_EXERCISE AIM_
Repeat the listing in full. Nothing may be added or left out.

_RAW DATA_
──────

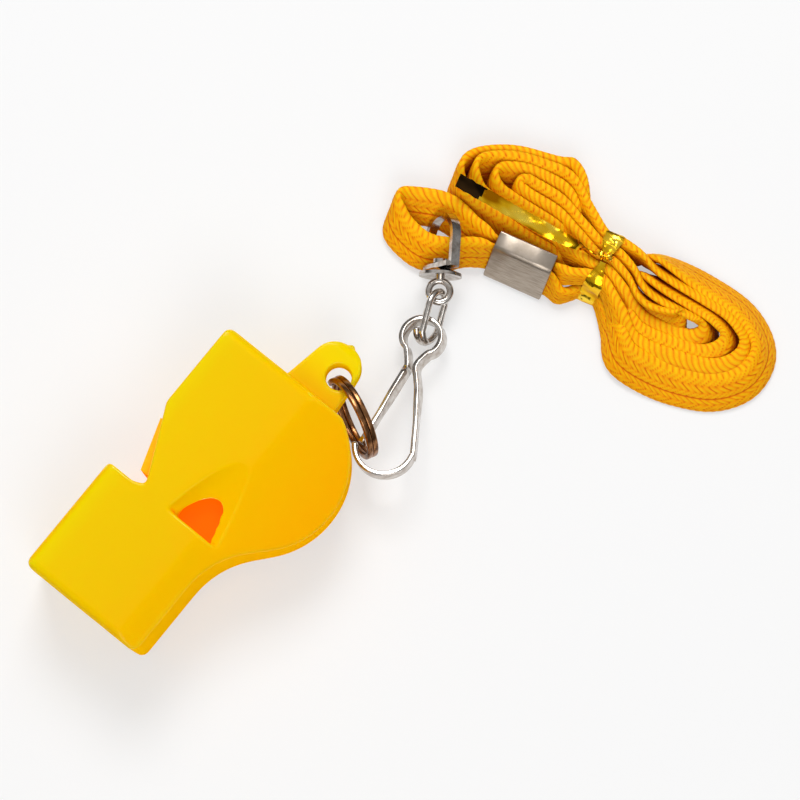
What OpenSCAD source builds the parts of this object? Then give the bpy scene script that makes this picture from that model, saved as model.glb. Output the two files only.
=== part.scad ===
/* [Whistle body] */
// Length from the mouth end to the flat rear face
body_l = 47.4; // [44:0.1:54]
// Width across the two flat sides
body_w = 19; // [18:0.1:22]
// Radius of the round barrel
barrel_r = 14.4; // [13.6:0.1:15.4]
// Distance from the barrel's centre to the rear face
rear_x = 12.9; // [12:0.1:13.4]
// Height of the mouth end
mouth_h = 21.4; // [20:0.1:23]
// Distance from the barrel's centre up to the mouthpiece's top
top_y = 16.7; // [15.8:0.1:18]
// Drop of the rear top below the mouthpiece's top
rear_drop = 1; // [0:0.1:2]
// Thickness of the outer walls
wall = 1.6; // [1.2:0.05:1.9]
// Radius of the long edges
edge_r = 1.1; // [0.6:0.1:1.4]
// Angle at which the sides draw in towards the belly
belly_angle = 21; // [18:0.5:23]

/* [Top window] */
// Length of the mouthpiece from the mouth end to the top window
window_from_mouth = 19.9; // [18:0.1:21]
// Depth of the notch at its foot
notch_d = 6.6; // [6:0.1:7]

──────

_WRITTEN REPLY_
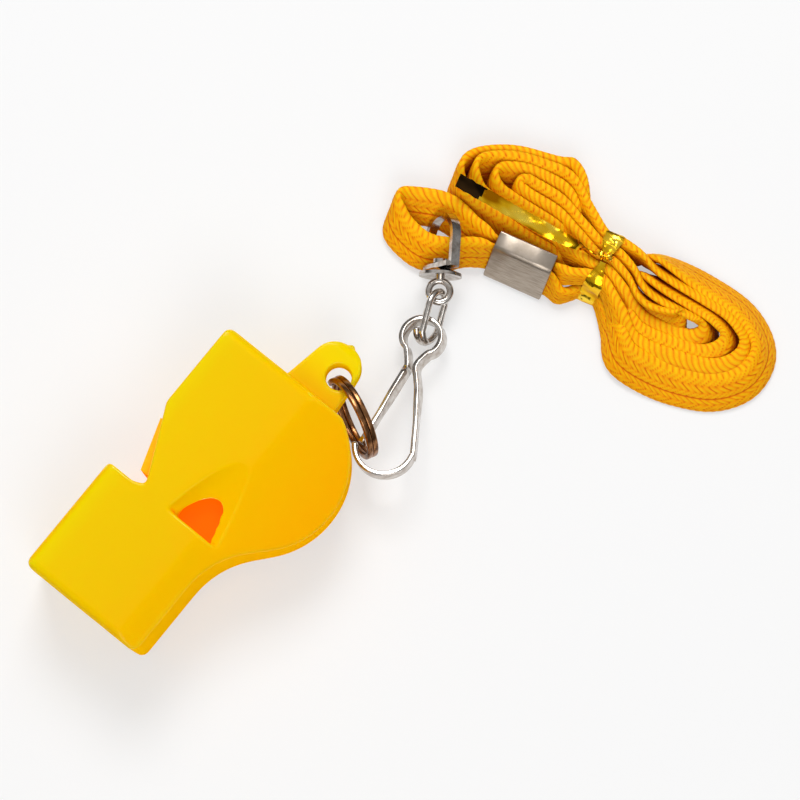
What OpenSCAD source builds the parts of this object? Then give the bpy scene script that makes this picture from that model, saved as model.glb. Output the two files only.
=== part.scad ===
/* [Whistle body] */
// Length from the mouth end to the flat rear face
body_l = 47.4; // [44:0.1:54]
// Width across the two flat sides
body_w = 19; // [18:0.1:22]
// Radius of the round barrel
barrel_r = 14.4; // [13.6:0.1:15.4]
// Distance from the barrel's centre to the rear face
rear_x = 12.9; // [12:0.1:13.4]
// Height of the mouth end
mouth_h = 21.4; // [20:0.1:23]
// Distance from the barrel's centre up to the mouthpiece's top
top_y = 16.7; // [15.8:0.1:18]
// Drop of the rear top below the mouthpiece's top
rear_drop = 1; // [0:0.1:2]
// Thickness of the outer walls
wall = 1.6; // [1.2:0.05:1.9]
// Radius of the long edges
edge_r = 1.1; // [0.6:0.1:1.4]
// Angle at which the sides draw in towards the belly
belly_angle = 21; // [18:0.5:23]

/* [Top window] */
// Length of the mouthpiece from the mouth end to the top window
window_from_mouth = 19.9; // [18:0.1:21]
// Depth of the notch at its foot
notch_d = 6.6; // [6:0.1:7]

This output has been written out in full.